隣のうちの自慢の旧車
隣のうちの自慢の旧車
編集部より:近藤那央さんのコラム第三弾。意外とモノを大事にするオールドアメリカン、文字通り「足」である車への思い入れは尚のことで、自分で直すどころかカスタムまでして乗り続ける剛の者も。そんなクラシックとイノベーション、相反する二つが両立するシリコンバレーのリアルをお届けします。
私の住んでいるアメリカ・カルフォルニアの、いわゆるシリコンバレーと呼ばれるエリアには、びっくりする位テスラが当たり前に走っているが、旧車も結構多い。おそらく、カルフォルニアのカラッとした気候が鉄の塊の保存に向いていることもあるんだろうし、多くのクラシックカーが今も走っていて、日曜日などにはかっこいい古いオープンカーで風を切るおじさんたちをよく見る。
かくいう私も旧車好きだ。車が好きな父の影響で、幼い頃からフランス・シトロエン社の2cvという車を直して乗っていた。2cvに乗るためにマニュアル免許を取得し、学生時代、文字通り乗り回していた。
こういった流れで、もともとヨーロッパの旧車が好きだったのだが、アメリカにきてからドンとした、余裕や風格を感じさせるアメリカ車の魅力に気づき、いま乗っている車は新車ながら旧車然としたDodge社のChallengerというマッスルカーだ。
隣の家に住んでいるおじさんも、そんなアメリカ旧車を愛するアメリカンの一人だ。シリコンバレーという土地柄、この土地には長く住んでいる人は他の都市に比べて少ない。しかし、隣のうちの彼は40年以上同じ家に住み続けているらしく、子供と彼の親の三世代で住んでいるようだ。家の前にはバスケットゴールがあったり、アメリカンフラッグがはためいていたりと移民が多いシリコンバレーではむしろ珍しいほどのアメリカンである。
そして、なんと、彼の持っている車はあの、T型フォードだったのだ。
T型フォードというと、フォード社が1908年に世界で初めて大量生産を行った自動車で、爆発的にヒットした車である。
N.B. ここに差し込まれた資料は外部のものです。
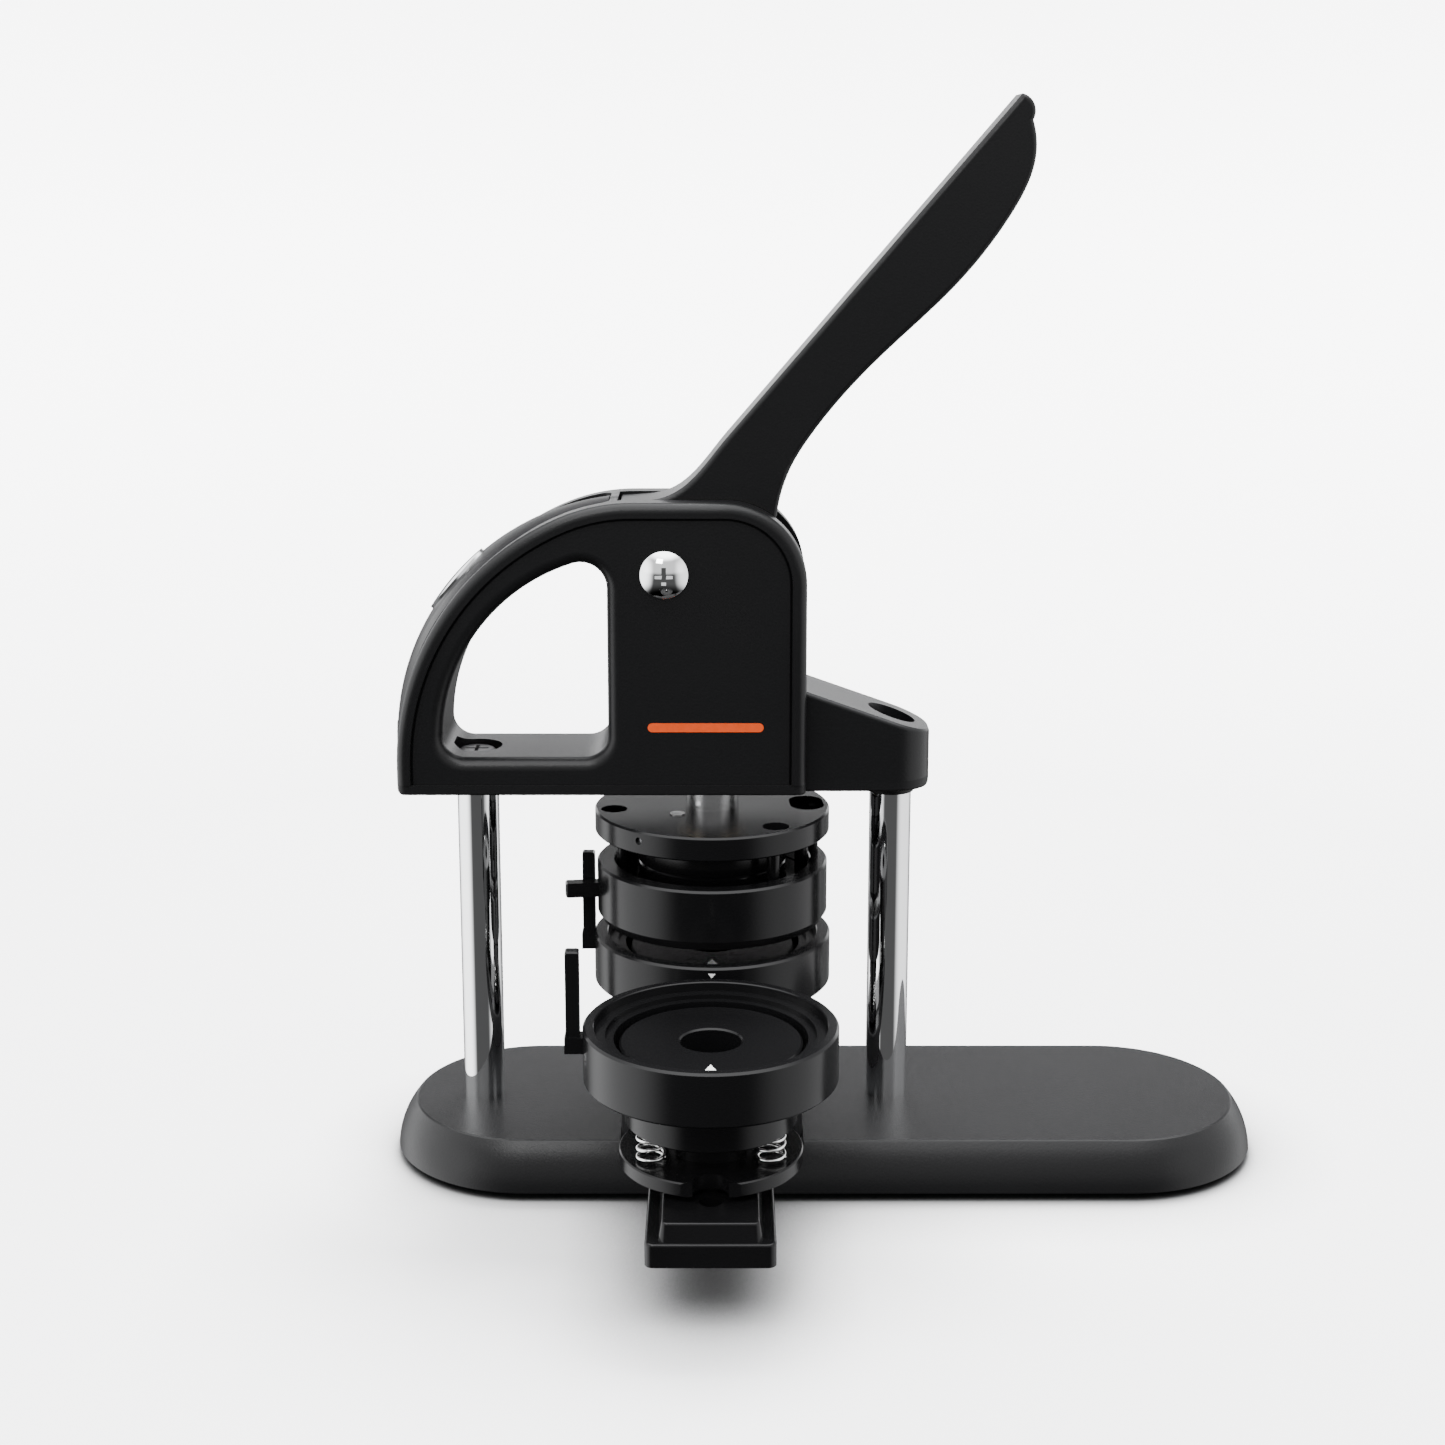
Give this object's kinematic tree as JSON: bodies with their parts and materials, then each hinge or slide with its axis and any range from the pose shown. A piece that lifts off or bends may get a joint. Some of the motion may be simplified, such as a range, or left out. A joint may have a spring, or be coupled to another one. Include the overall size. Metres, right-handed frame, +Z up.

まさに初期の自動車史を作った車であり、多くの博物館に展示されている。私も、一度トヨタの博物館で展示された実物を見たことがある。
しかし、こんなところにT型フォードがあるとは。
晴れた日の日曜日、彼はガレージからT型フォードを出して整備しているようだったので、慌てて私は彼に話しかけにいった。車の周りは実家の旧車で嗅いだことのあるような、古いオイルの匂いがしていた。どうやらオイル交換をしているようだ。
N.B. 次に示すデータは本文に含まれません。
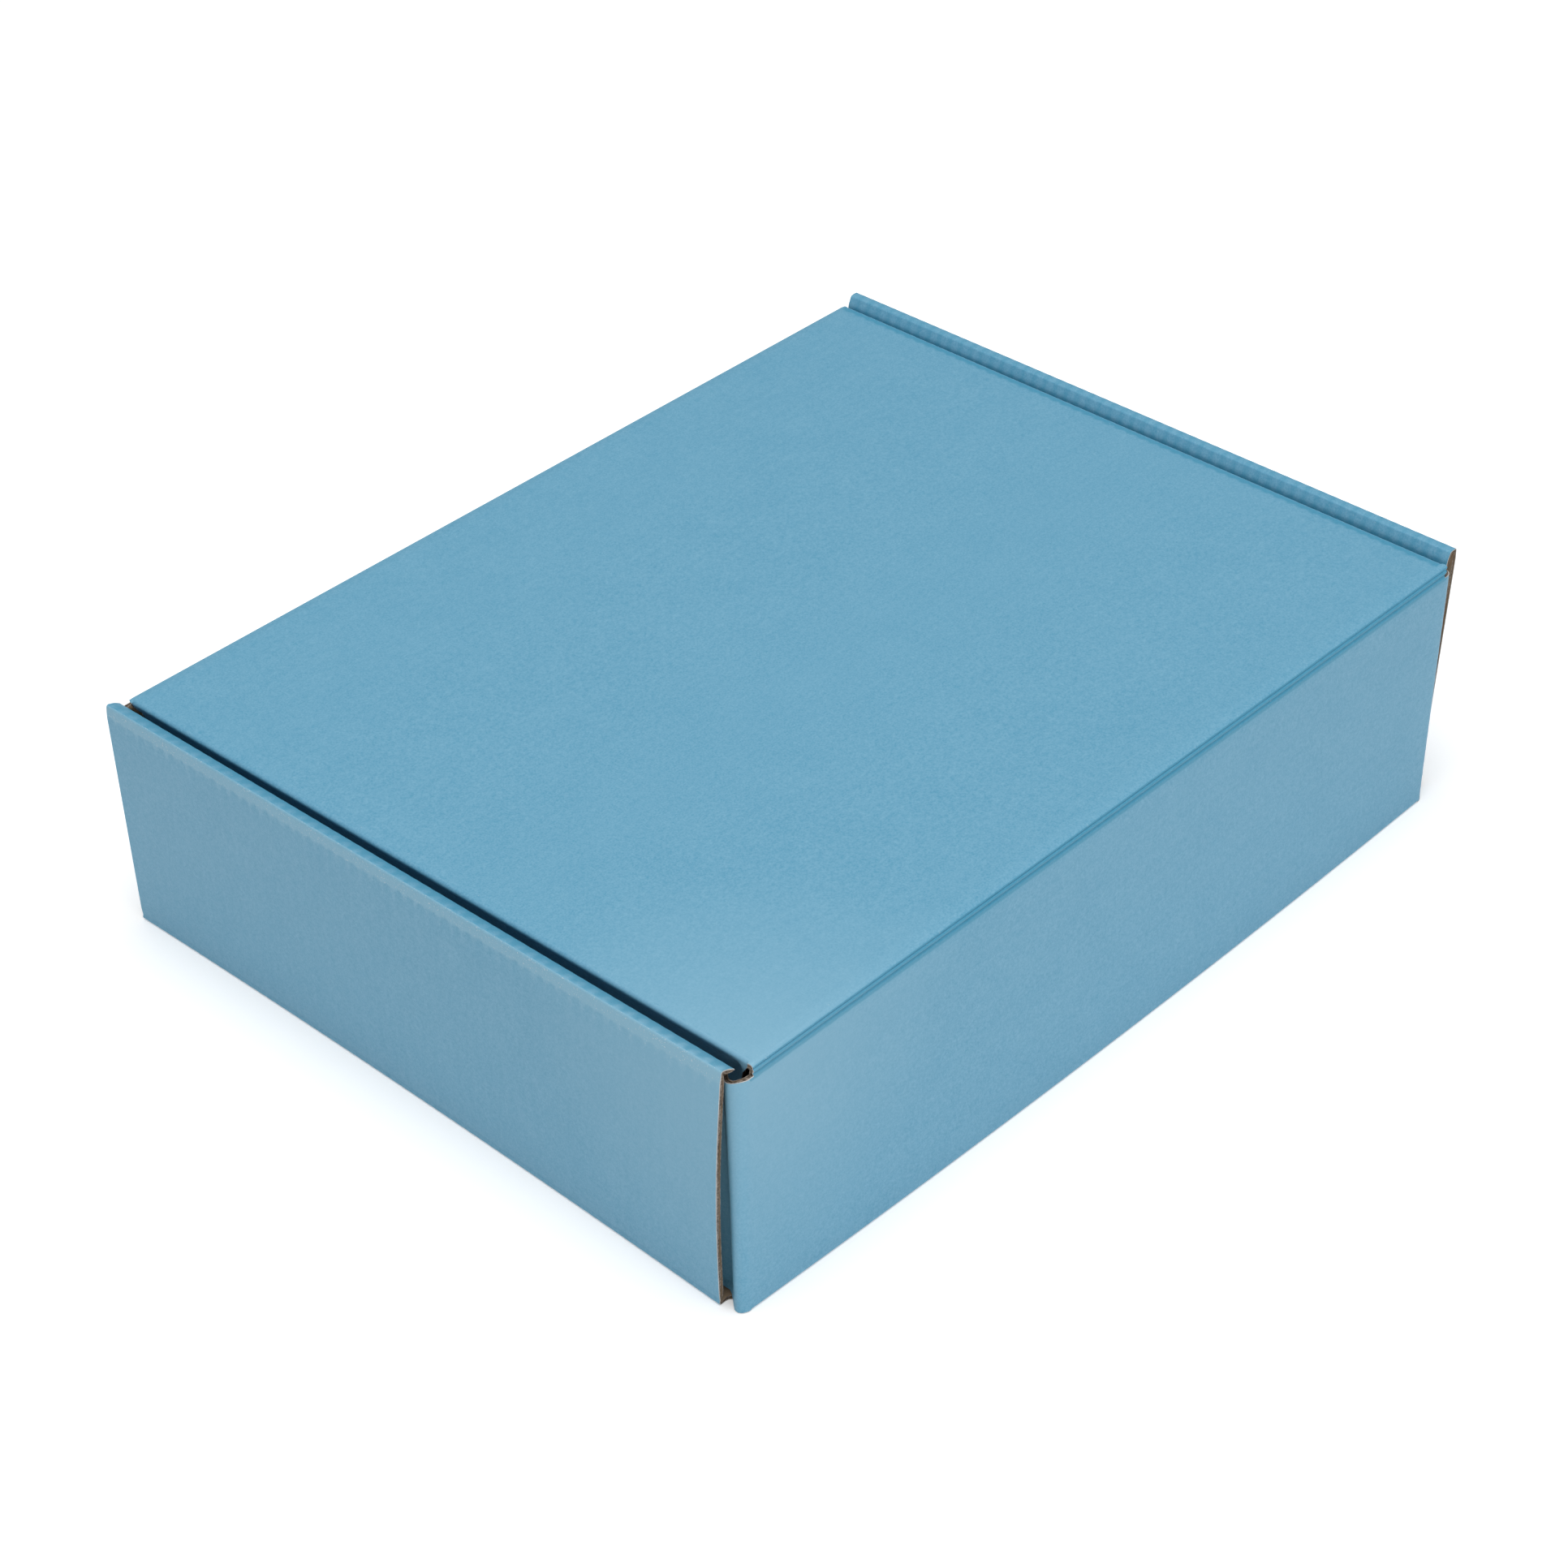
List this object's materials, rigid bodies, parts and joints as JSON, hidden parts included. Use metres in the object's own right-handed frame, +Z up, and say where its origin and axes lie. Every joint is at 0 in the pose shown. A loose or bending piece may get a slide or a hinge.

そう、このT型フォードは実際に走るのだ!しっかりカルフォルニアのナンバープレートもついている。
「すごい!初めて見ました!走るT型フォードは」と言うと、彼は自慢げに
「もちろん走るさ!これは104年前の車なんだよ」と教えてくれた。
104年前ということは、1914年製造の車だ。1914年というと、第一次世界大戦が始まった年である。この車は104年間、複数の人に乗り継がれ、大きく変わったアメリカの歴史を見てきたのだろう。
初めてしっかりみるT型の運転系統やエンジン周りなどを説明してもらいながら、自分も将来時間とお金に余裕ができたらかっこいい旧車を乗り続けているおばあちゃんになりたいなと思った。
ちなみに、今度乗せてあげるよ!と言われて随分経ったけれど、こちらからそろそろ連絡してみても良い頃だろうか。